- **Task to carry out**:
Return only the lines running from the line with "make_rod(curtains)" down to the line with "points = [vertex.co", both included, exactly as they appear.
───── Provided data
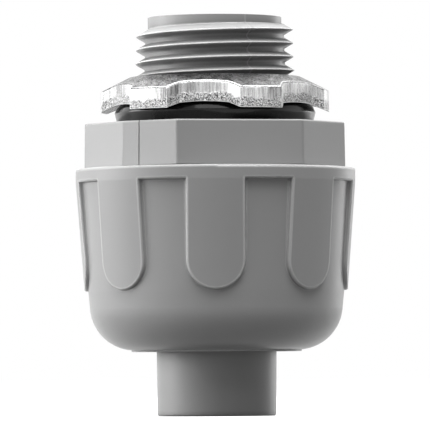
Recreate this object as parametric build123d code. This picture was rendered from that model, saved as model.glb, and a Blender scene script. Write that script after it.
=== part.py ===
# A liquidtight connector for half-inch flexible conduit, standing on the end of its ferrule.
# The origin is the centre of the ferrule's flat end, and +Z runs up the axis to the threaded hub.
# One tongue of the gland nut faces -Y. All sizes are in millimetres and all angles in degrees.
import os
from math import atan, ceil, cos, degrees, radians, tan

from build123d import *

# Half-inch flexible conduit, which the gland end takes
conduit_r = 10.55
conduit_clearance = 0.4

# Ferrule: the sleeve that the conduit is pushed over
ferrule_r = 8.0
ferrule_wall = 1.2
ferrule_show = 8.6  # length of sleeve below the gland nut
ferrule_flange_overhang = 0.35  # past the conduit's outside
ferrule_flange_thick = 1.8
ferrule_seat_depth = 3.6  # below the body's flange
ferrule_tip_drop = 0.07  # taper of the stretch that shows
ferrule_edge = 0.2

# Hub thread: half-inch taper pipe thread, 14 to the inch, with sharp crests
thread_half_angle = 30
hub_pitch = 25.4 / 14
hub_taper = 1 / 32  # radius lost for each unit of height
hub_crest_r = 10.85  # at the flange
hub_thread_depth = 1.22
hub_crest_flat = 0.1
hub_crest_height = 10.75  # of a crest on the +X side, above the flange
hub_relief = 0.9  # plain neck between flange and thread
hub_chamfer = 0.9  # height over which the first turn grows

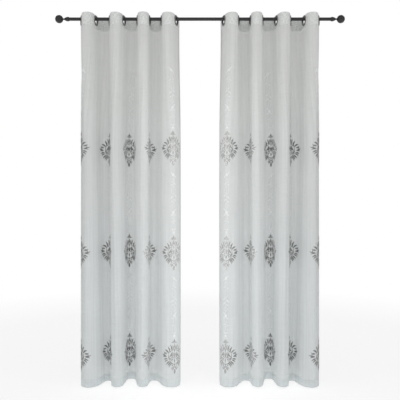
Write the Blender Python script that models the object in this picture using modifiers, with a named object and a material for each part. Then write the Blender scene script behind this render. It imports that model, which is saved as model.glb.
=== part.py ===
"""Pair of sheer voile curtains with eyelets, hung on a plain rod with ball finials.

Metres, +Z up. The origin is the middle of the rod's axis, +X runs along the rod and the room is at -Y.
Each curtain is one flat width of cloth. Its plan is drawn as a road would be: eight straight flanks,
one at each eyelet, joined by turns, so the cloth keeps its true width at every height.
"""

from math import asin, cos, pi, radians, sin, sqrt

import bmesh
import bpy
import numpy as np
from mathutils import Matrix, Vector

GAP = 0.0003
SHARP_ANGLE = radians(40)

# Rod and finials
ROD_DIAMETER = 0.019
ROD_LENGTH = 1.514
ROD_SIDES = 28
COLLAR_LENGTH = 0.029
COLLAR_DIAMETER = 0.025
NECK_DIAMETER = 0.009
BALL_DIAMETER = 0.046
BALL_CENTRE = 0.060  # from the rod's end to the middle of the ball
BALL_STEPS = 8
BEAD_SHAPE = ((0.0, 1.0), (0.6, 0.88), (0.9, 0.64), (1.0, 0.36), (0.93, 0.12))  # swell, share of length
FINIAL_SIDES = 20

# Cloth, as it was cut and sewn
PANEL_WIDTH = 1.321
CLOTH_THICKNESS = 0.0012
HEADING_THICKNESS = 0.0016
HEADING_TOP = 0.021
HEADING_BOTTOM = -0.050
HEM_LEVEL = -2.113
COLUMNS = 64
ROWS = (HEADING_BOTTOM - GAP, -0.15, -0.28, -0.42, -0.57, -0.75, -1.2, -1.65, HEM_LEVEL)

# Eyelets
EYELETS = 8
EYELET_INSET = 0.0515
EYELET_SPACING = 0.174
EYELET_STRAIGHT = 0.033  # half of the flat stretch of heading that each eyelet keeps
HOLE_RADIUS = 0.020
BARREL_RADIUS = 0.0222
FLANGE_RADIUS = 0.0305
FLANGE_THICKNESS = 0.0042
FLANGE_RIM = 0.0016
RING_SIDES = 16
RING_REST_GAP = 0.0010

# Where the folds stop following the eyelets and fall free, and how softly a turn starts and ends
FREE_FALL = 0.75
TURN_EASE = 0.09
OUTLINE_STEPS = 660

# The left curtain's flanks, from its outer side to the middle of the window. A flank is the cloth that
# runs between a front fold and a back one. Leans are in degrees from the rod, the odd flanks coming
# forward and the even ones going back. "at" is the run along the cloth, from its outer side, to the
# flank's middle, and "straight" is half the flank's flat length, both in metres. At the heading the
# flanks stand at the eyelets.
FLANKS = (
    # heading lean, straight, fall at, fall lean, hem at, hem lean
    (75, 0.030, 0.089, 86, 0.062, 87),
    (78, 0.020, 0.285, 77, 0.311, 73),
    (78, 0.025, 0.441, 79, 0.420, 79),
    (76, 0.035, 0.606, 78, 0.600, 85),
    (80, 0.040, 0.766, 72, 0.773, 79),
    (86, 0.020, 0.935, 91, 0.943, 85),
    (80, 0.025, 1.077, 71, 1.074, 66),
    (71, 0.016, 1.295, 86, 1.292, 90),
)

# Place of the cloth's middle thread, in the deep fold at the middle of the curtain
MIDDLE_THREAD = (
    # height, x, y
    (HEADING_BOTTOM, -0.400, 0.069),
    (-FREE_FALL, -0.430, 0.062),
    (HEM_LEVEL, -0.427, 0.074),
)

BLACK_METAL = ((0.012, 0.012, 0.013, 1.0), 0.35, 1.0)
NICKEL = ((0.35, 0.35, 0.34, 1.0), 0.3, 1.0)
VOILE = ((0.62, 0.64, 0.64, 1.0), 0.8, 0.0)
HEADING_CLOTH = ((0.58, 0.60, 0.59, 1.0), 0.85, 0.0)


def clear_scene():
    for obj in list(bpy.data.objects):
        bpy.data.objects.remove(obj, do_unlink=True)


def new_collection(name):
    collection = bpy.data.collections.new(name)
    bpy.context.scene.collection.children.link(collection)
    return collection


def new_material(name, finish):
    colour, roughness, metallic = finish
    material = bpy.data.materials.new(name)
    material.use_nodes = True
    shader = material.node_tree.nodes["Principled BSDF"]
    shader.inputs["Base Color"].default_value = colour
    shader.inputs["Roughness"].default_value = roughness
    shader.inputs["Metallic"].default_value = metallic
    material.diffuse_color = colour
    return material


def new_object(name, mesh, collection, finish=None):
    obj = bpy.data.objects.new(name, mesh)
    collection.objects.link(obj)
    if finish:
        mesh.materials.append(new_material(name, finish))
    return obj


def smooth(share):
    share = min(1.0, max(0.0, share))
    return share * share * (3.0 - 2.0 * share)


def fall_shares(height):
    """How far the folds are from the eyelets to their free fall, and from there to the hem."""
    to_fall = smooth((HEADING_BOTTOM - height) / (FREE_FALL + HEADING_BOTTOM))
    to_hem = max(0.0, (-FREE_FALL - height) / (-FREE_FALL - HEM_LEVEL))
    return to_fall, to_hem


def blend(values, shares):
    heading, fall, hem = values
    to_fall, to_hem = shares
    return heading + (fall - heading) * to_fall + (hem - fall) * to_hem


def eyelet_run(index):
    return EYELET_INSET + EYELET_SPACING * index


def flanks_at(height):
    """Each flank's start, end and direction at this height. The direction is an angle from +X."""
    shares = fall_shares(height)
    found = []
    for index, (lean, straight, fall_at, fall_lean, hem_at, hem_lean) in enumerate(FLANKS):
        middle = blend((eyelet_run(index), fall_at, hem_at), shares)
        half = blend((EYELET_STRAIGHT, straight, straight), shares)
        turn = radians(blend((lean, fall_lean, hem_lean), shares))
        found.append((middle - half, middle + half, -turn if index % 2 == 0 else turn))
    return found


def directions(runs, flanks):
    """The cloth's direction at each run: constant along a flank, and eased round the turn between two."""
    angles = np.full(len(runs), flanks[0][2])
    for (_, end, angle), (start, _, following) in zip(flanks, flanks[1:]):
        share = np.clip((runs - end) / (start - end), 0.0, 1.0)
        share = share - TURN_EASE * np.sin(2 * pi * share)
        angles = np.where(runs > end, angle + (following - angle) * share, angles)
    return angles


def middle_thread(height):
    to_fall, to_hem = fall_shares(height)
    return [blend([row[axis] for row in MIDDLE_THREAD], (to_fall, to_hem)) for axis in (1, 2)]


def outline(height):
    """Runs along the cloth with the x, y and direction of the left curtain at this height."""
    runs = np.linspace(0.0, PANEL_WIDTH, OUTLINE_STEPS + 1)
    angles = directions(runs, flanks_at(height))
    step = runs[1] - runs[0]
    x, y = (
        np.concatenate([[0.0], np.cumsum((part[1:] + part[:-1]) * step / 2)])
        for part in (np.cos(angles), np.sin(angles))
    )
    middle = OUTLINE_STEPS // 2
    middle_x, middle_y = middle_thread(height)
    return runs, x - x[middle] + middle_x, y - y[middle] + middle_y, angles


def cloth_object(name, side, heights, thickness, collection, finish):
    """A hanging width of cloth between these heights. side is 1 for the left curtain, -1 for the right."""
    mesh = bpy.data.meshes.new(name)
    grid = bmesh.new()
    rows = []
    for height in heights:
        runs, x, y, _ = outline(height)
        at = np.linspace(0.0, PANEL_WIDTH, COLUMNS + 1)
        row_x, row_y = np.interp(at, runs, x), np.interp(at, runs, y)
        rows.append([grid.verts.new((side * px, py, height)) for px, py in zip(row_x, row_y)])
    for upper, lower in zip(rows, rows[1:]):
        for column in range(COLUMNS):
            grid.faces.new((upper[column], lower[column], lower[column + 1], upper[column + 1]))
    grid.to_mesh(mesh)
    grid.free()
    mesh.shade_smooth()
    obj = new_object(name, mesh, collection, finish)
    solidify = obj.modifiers.new("Thickness", "SOLIDIFY")
    solidify.thickness = thickness
    solidify.offset = 0.0
    return obj


def eyelet_frame(index, side):
    """The matrix of an eyelet: its centre on the flank, and its axis square to the cloth."""
    runs, x, y, angles = outline(HEADING_BOTTOM)
    run = eyelet_run(index)
    centre_x, centre_y = np.interp(run, runs, x), np.interp(run, runs, y)
    angle = np.interp(run, runs, angles)
    # The ring hangs from the top of the rod, a hair clear of it
    reach = HOLE_RADIUS * cos(pi / RING_SIDES) - ROD_DIAMETER / 2 - RING_REST_GAP
    centre = Vector((side * centre_x, centre_y, -sqrt(reach**2 - centre_y**2)))
    axis = Vector((-side * sin(angle), cos(angle), 0.0))
    up = Vector((0.0, 0.0, 1.0))
    return Matrix.Translation(centre) @ Matrix((up.cross(axis), up, axis)).transposed().to_4x4()


def turned_object(name, profile, closed, sides, collection, finish):
    """A shape turned about Z from (radius, height) points that run down its outer side."""
    mesh = bpy.data.meshes.new(name)
    count = len(profile)
    edges = [(index, (index + 1) % count) for index in range(count if closed else count - 1)]
    mesh.from_pydata([(radius, 0.0, height) for radius, height in profile], edges, [])
    obj = new_object(name, mesh, collection, finish)
    screw = obj.modifiers.new("Turn", "SCREW")
    screw.axis = "Z"
    screw.angle = 2 * pi
    screw.steps = screw.render_steps = sides
    screw.use_merge_vertices = True
    screw.merge_threshold = 1e-6
    return obj


def ring_profile():
    """Both flanges, the barrel between them and the hole, as one closed outline."""
    groove = HEADING_THICKNESS / 2 + GAP
    rim = groove + FLANGE_RIM
    face = groove + FLANGE_THICKNESS
    half = ((HOLE_RADIUS, face), (FLANGE_RADIUS, rim), (FLANGE_RADIUS, groove), (BARREL_RADIUS, groove))
    return half + tuple((radius, -height) for radius, height in reversed(half))


def finial_profile():
    """Ball, neck and bead, from the outer end back to the rod's end."""
    ball = BALL_DIAMETER / 2
    neck = NECK_DIAMETER / 2
    bead = COLLAR_DIAMETER / 2
    turn = (pi - asin(neck / ball)) / BALL_STEPS
    profile = [(0.0, BALL_CENTRE + ball)]
    for step in range(1, BALL_STEPS + 1):
        profile.append((ball * sin(turn * step), BALL_CENTRE + ball * cos(turn * step)))
    for radius, along in BEAD_SHAPE:
        profile.append((neck + (bead - neck) * radius, COLLAR_LENGTH * along))
    return profile + [(ROD_DIAMETER / 2, 0.0), (0.0, 0.0)]


def make_rod(collection):
    mesh = bpy.data.meshes.new("rod")
    shape = bmesh.new()
    bmesh.ops.create_cone(
        shape,
        cap_ends=True,
        segments=ROD_SIDES,
        radius1=ROD_DIAMETER / 2,
        radius2=ROD_DIAMETER / 2,
        depth=ROD_LENGTH - 2 * GAP,
        matrix=Matrix.Rotation(pi / 2, 4, "Y"),
    )
    shape.to_mesh(mesh)
    shape.free()
    mesh.shade_smooth()
    mesh.set_sharp_from_angle(angle=SHARP_ANGLE)
    new_object("rod", mesh, collection, BLACK_METAL)


def make_finials(collection):
    for name, side in (("finial_left", -1), ("finial_right", 1)):
        obj = turned_object(name, finial_profile(), False, FINIAL_SIDES, collection, BLACK_METAL)
        obj.location.x = side * ROD_LENGTH / 2
        obj.rotation_euler.y = side * pi / 2


def make_heading(name, side, collection, cutters):
    """The opaque strip along the top, with a hole for each eyelet's barrel."""
    heights = (HEADING_TOP, HEADING_BOTTOM)
    strip = cloth_object(name, side, heights, HEADING_THICKNESS, collection, HEADING_CLOTH)
    punches = bpy.data.collections.new(name + "_punches")
    cutters.children.link(punches)
    for index in range(EYELETS):
        mesh = bpy.data.meshes.new(f"{name}_punch_{index + 1}")
        shape = bmesh.new()
        bmesh.ops.create_cone(
            shape,
            cap_ends=True,
            segments=RING_SIDES,
            radius1=BARREL_RADIUS + GAP,
            radius2=BARREL_RADIUS + GAP,
            depth=10 * HEADING_THICKNESS,
        )
        shape.to_mesh(mesh)
        shape.free()
        punch = new_object(mesh.name, mesh, punches)
        punch.matrix_world = eyelet_frame(index, side)
        punch.hide_render = True
        punch.display_type = "WIRE"
    cut = strip.modifiers.new("Eyelet holes", "BOOLEAN")
    cut.operation = "DIFFERENCE"
    cut.operand_type = "COLLECTION"
    cut.collection = punches
    cut.solver = "EXACT"


def make_eyelets(name, side, collection):
    for index in range(EYELETS):
        node = f"eyelet_{name}_{index + 1}"
        ring = turned_object(node, ring_profile(), True, RING_SIDES, collection, NICKEL)
        ring.matrix_world = eyelet_frame(index, side)


def main():
    clear_scene()
    curtains = new_collection("voile_curtains_on_rod")
    cutters = new_collection("cutters")
    make_rod(curtains)
    make_finials(curtains)
    for name, side in (("left", 1), ("right", -1)):
        cloth_object("panel_" + name, side, ROWS, CLOTH_THICKNESS, curtains, VOILE)
        make_heading("heading_" + name, side, curtains, cutters)
        make_eyelets(name, side, curtains)


main()
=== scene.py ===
# Pair of embroidered voile curtains on a black rod: cloth, thread, eyelets, light and camera
import math

import bmesh
import bpy
import numpy as np
from mathutils import Matrix, Vector


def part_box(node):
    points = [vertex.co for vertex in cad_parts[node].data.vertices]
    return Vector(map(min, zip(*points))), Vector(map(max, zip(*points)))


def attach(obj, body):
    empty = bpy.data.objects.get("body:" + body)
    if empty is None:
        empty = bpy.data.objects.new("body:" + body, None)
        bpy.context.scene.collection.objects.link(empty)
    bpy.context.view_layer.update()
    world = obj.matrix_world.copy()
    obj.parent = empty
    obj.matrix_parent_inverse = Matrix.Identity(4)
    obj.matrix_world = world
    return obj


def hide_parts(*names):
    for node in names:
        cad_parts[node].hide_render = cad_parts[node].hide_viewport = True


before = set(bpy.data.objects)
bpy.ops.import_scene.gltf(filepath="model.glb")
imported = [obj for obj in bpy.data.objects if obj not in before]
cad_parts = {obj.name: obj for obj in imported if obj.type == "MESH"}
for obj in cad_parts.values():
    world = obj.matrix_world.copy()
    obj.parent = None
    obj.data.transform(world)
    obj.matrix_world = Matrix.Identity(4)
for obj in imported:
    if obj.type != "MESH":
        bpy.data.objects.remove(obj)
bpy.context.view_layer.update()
millimetre = 0.001
body = "root"


# How the cloth hangs: the same folds as the solids, with softer troughs and ridges laid on them

headingLow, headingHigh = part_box("heading_left")
panelLow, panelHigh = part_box("panel_left")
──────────
- **Answer**:
    make_rod(curtains)
    make_finials(curtains)
    for name, side in (("left", 1), ("right", -1)):
        cloth_object("panel_" + name, side, ROWS, CLOTH_THICKNESS, curtains, VOILE)
        make_heading("heading_" + name, side, curtains, cutters)
        make_eyelets(name, side, curtains)


main()
=== scene.py ===
# Pair of embroidered voile curtains on a black rod: cloth, thread, eyelets, light and camera
import math

import bmesh
import bpy
import numpy as np
from mathutils import Matrix, Vector


def part_box(node):
    points = [vertex.co for vertex in cad_parts[node].data.vertices]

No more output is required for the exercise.